The preferred product characteristic of a successful malaria vaccine, as recently defined by WHO, is one with vaccine efficacy (VE) of at least 90% against clinical malaria/infection in the field; VE is a measure of how much a vaccine lowers risk of getting sick. The realization of such a vaccine has long been hampered by lack of funding, as well as Plasmodium’s complicated life cycle and ability to alter its surface molecules. Known as antigenic variation, the latter permits Plasmodium to evade host immunity. Thus despite concerted efforts spanning 50 years, there remain only a few promising vaccine candidates to date, including RTS,S/AS01E (VE of ~ 30% against clinical pediatric malaria). We hope that Sanaria’s whole organism approach will help circumvent some of the issues faced by subunit vaccines that focus on single antigens.

Towards this end, Sanaria developed new technologies to remove PfSPZ from inside the mosquitoes’ salivary glands, clean them up and bottle them in a form that can be preserved long term, easily transported, and safely injected into humans. In our first-generation vaccine, infected aseptic mosquitoes are irradiated to weaken the parasite within, and salivary glands are harvested manually to release PfSPZ, which are then purified, counted, and cryopreserved to produce PfSPZ Vaccine. In addition, Sanaria has demonstrated that the vaccine is sterile, adequately weakened, but potent, following quality control release testing.

When I joined Sanaria in 2006 as a research scientist, the company was still growing, requiring me to wear multiple hats: from pain-staking, head-to-toe sterile gowning procedures required to enter ISO standard clean rooms for manufacturing; to tedious teasing of parasites from the insect salivary glands using a fine needle; to administration of PfSPZ Vaccine in pivotal animal studies required to demonstrate safety prior to human injection.

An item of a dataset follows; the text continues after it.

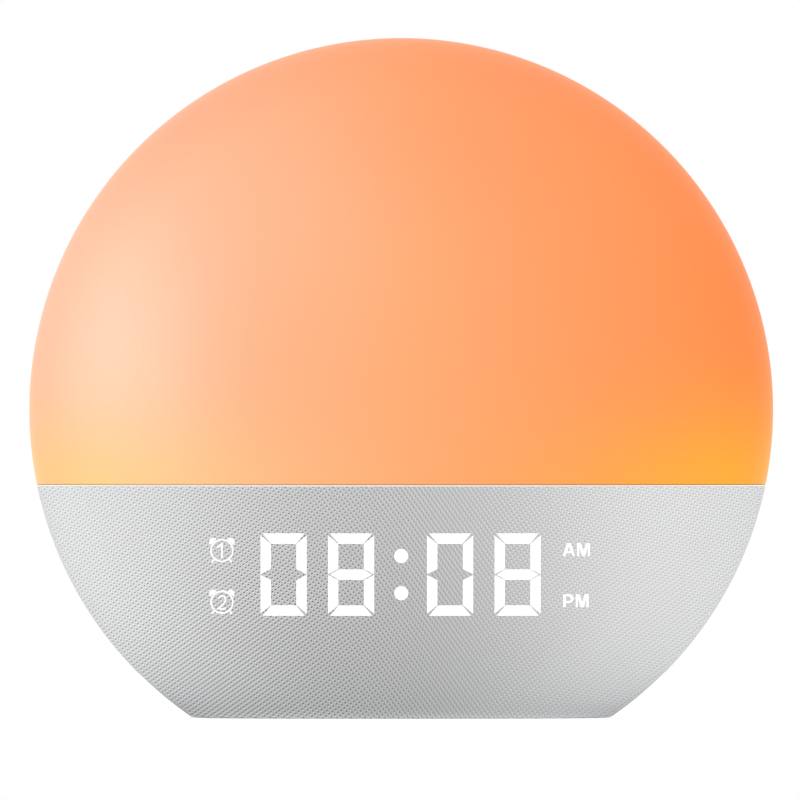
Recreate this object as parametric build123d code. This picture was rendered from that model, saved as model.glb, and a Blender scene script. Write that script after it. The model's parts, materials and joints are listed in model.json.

Working on so many different phases of vaccine development ultimately prepared me for the challenging role of heading our newly formed Regulatory and Clinical Affairs division in 2008, which required overseeing clinical trials across the globe, and interacting with numerous regulatory bodies (US FDA, EU EMA, CCMO in the Netherlands, German PEI, and Tanzanian FDA). In February 2009, after submitting our first regulatory dossier to the FDA - an Investigational New Drug for the first ever whole-cell eukaryotic vaccine produced under current Good Manufacturing Practice - I felt as though I had given birth, even though my son was not due until later that year!

The decade that followed witnessed the expansion of our clinical program to over 40 trials worldwide that involved three products (radiation-, chemo- and genetically-attenuated PfSPZ). After a few hiccups to iron out issues such as route of administration and dosing regimen, Sanaria’s vaccine portfolio demonstrates both an exceptional safety profile (safely administered in 5-month to 61-year olds), and excellent VE (VE of upto 90% following controlled exposure and upto 62% in the field, with radiation-attenuated vaccine). Of note, the achievement of 100% VE against controlled exposure with chemo-attenuated PfSPZ, suggests we may be close to fulfilling the need for that highly efficacious vaccine called for by WHO.

In closing, I wish to acknowledge what an immense privilege studying at Clare was. Certainly, my time there laid the foundation and gave me the training to pursue higher studies in infectious diseases. This afforded me the chance to work with only the “greats” in the field - Prof Kamini Mendis (formerly WHO) at Colombo University, who introduced me to malariology, Prof Dyann Wirth, my PhD advisor at Harvard, who refined and polished my skills, and finally Dr Hoffman at Sanaria, who helped put my knowledge to practical use.